Configure Column Lineage

# Column-level lineage entity
column_lineage = {
    "typeName": "column_lineage_process",
    "attributes": {
        "qualifiedName": "column://transform/customer_full_name",
        "name": "Derive Customer Full Name"
    },
    "relationshipAttributes": {
        "inputs": [
            {
                "typeName": "column",
                "uniqueAttributes": {
                    "qualifiedName": "azure://datalake/customers#first_name"
                }
            },
            {
                "typeName": "column",
                "uniqueAttributes": {
                    "qualifiedName": "azure://datalake/customers#last_name"
                }
            }
        ],
        "outputs": [
            {
                "typeName": "column",
                "uniqueAttributes": {
                    "qualifiedName": "azure://datalake/customers_gold#full_name"
                }
            }
        ]
    }
}

catalog_client.entity.create_or_update({"entity": column_lineage})

Query Column Lineage

# Get column-level lineage
def get_column_lineage(table_qualified_name, column_name):
    column_qn = f"{table_qualified_name}#{column_name}"

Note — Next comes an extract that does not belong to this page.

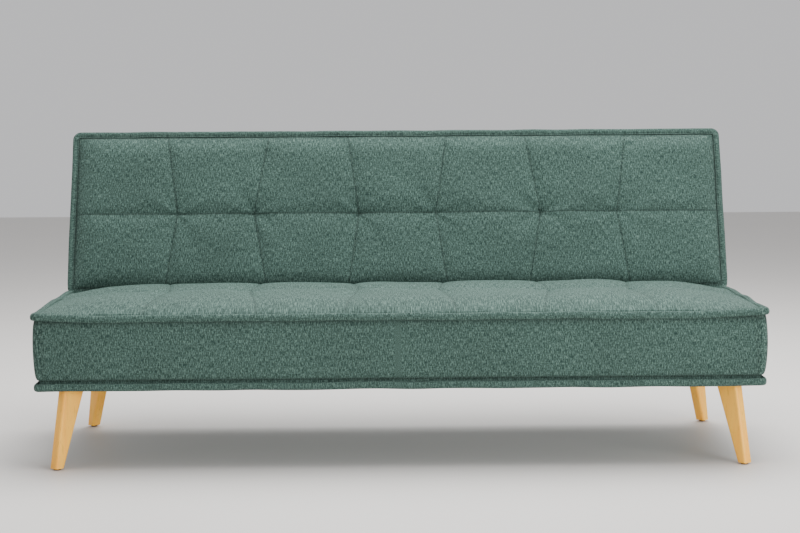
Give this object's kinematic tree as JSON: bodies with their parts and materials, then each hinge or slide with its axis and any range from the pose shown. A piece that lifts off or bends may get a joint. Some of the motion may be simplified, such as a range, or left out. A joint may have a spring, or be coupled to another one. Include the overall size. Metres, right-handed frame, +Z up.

    # Search for column entity
    search = catalog_client.discovery.query({
        "keywords": column_qn,
        "filter": {"entityType": "column"}
    })

    if search.get("value"):
        column_guid = search["value"][0]["id"]
        return get_full_lineage(column_guid)

    return None

🛡️ Best Practices

1. Lineage Completeness

# Validate lineage coverage
def audit_lineage_coverage(collection_name):
    # Get all assets in collection
    assets = catalog_client.discovery.query({
        "filter": {
            "collectionId": collection_name
        },
        "limit": 1000
    })

    coverage_report = {
        "total_assets": 0,
        "with_lineage": 0,
        "without_lineage": [],
        "coverage_percent": 0
    }

    for asset in assets.get("value", []):
        coverage_report["total_assets"] += 1

        lineage = catalog_client.lineage.get_lineage_graph(
            guid=asset["id"],
            direction="BOTH",
            depth=1
        )

        if lineage.get("relations"):
            coverage_report["with_lineage"] += 1
        else:
            coverage_report["without_lineage"].append(
                asset.get("qualifiedName")
            )

    if coverage_report["total_assets"] > 0:
        coverage_report["coverage_percent"] = (
            coverage_report["with_lineage"] /
            coverage_report["total_assets"] * 100
        )

    return coverage_report

2. Lineage Refresh Strategy

Data Freshness Scan Frequency Lineage Update
Real-time Continuous Event-driven
Daily Daily After ETL completion
Weekly Weekly Weekend batch
Monthly Monthly End of month

3. Lineage Metadata Standards

{
    "lineageStandards": {
        "processNaming": "{source}_{action}_{target}",
        "requiredAttributes": [
            "owner",
            "description",
            "dataClassification",
            "retentionPolicy"
        ],
        "tagConventions": {
            "pii": "Contains personally identifiable information",
            "financial": "Contains financial data",
            "external": "Data from external sources"
        }
    }
}

🔗 Integration with Other Services

Power BI Integration

# Connect Power BI workspace to Purview
Set-PowerBIWorkspace `
    -Id "{workspace-id}" `
    -PurviewAccountName "purview-prod"

Synapse Integration

// Synapse workspace configuration
{
    "properties": {
        "purviewConfiguration": {
            "purviewResourceId": "/subscriptions/{sub}/resourceGroups/{rg}/providers/Microsoft.Purview/accounts/purview-prod"
        }
    }
}

Databricks Integration

# Push Databricks lineage to Purview
from databricks.sdk import WorkspaceClient
from azure.purview.catalog import PurviewCatalogClient

# After Spark job completion
def push_databricks_lineage(job_run_id):
    # Get job metadata from Databricks
    ws = WorkspaceClient()
    run = ws.jobs.get_run(job_run_id)

    # Create Purview lineage entity
    lineage = {
        "typeName": "databricks_notebook_process",
        "attributes": {
            "qualifiedName": f"databricks://{run.notebook_path}",
            "name": run.run_name,
            "executionTime": run.end_time - run.start_time
        }
    }

    catalog_client.entity.create_or_update({"entity": lineage})


Last Updated: January 2025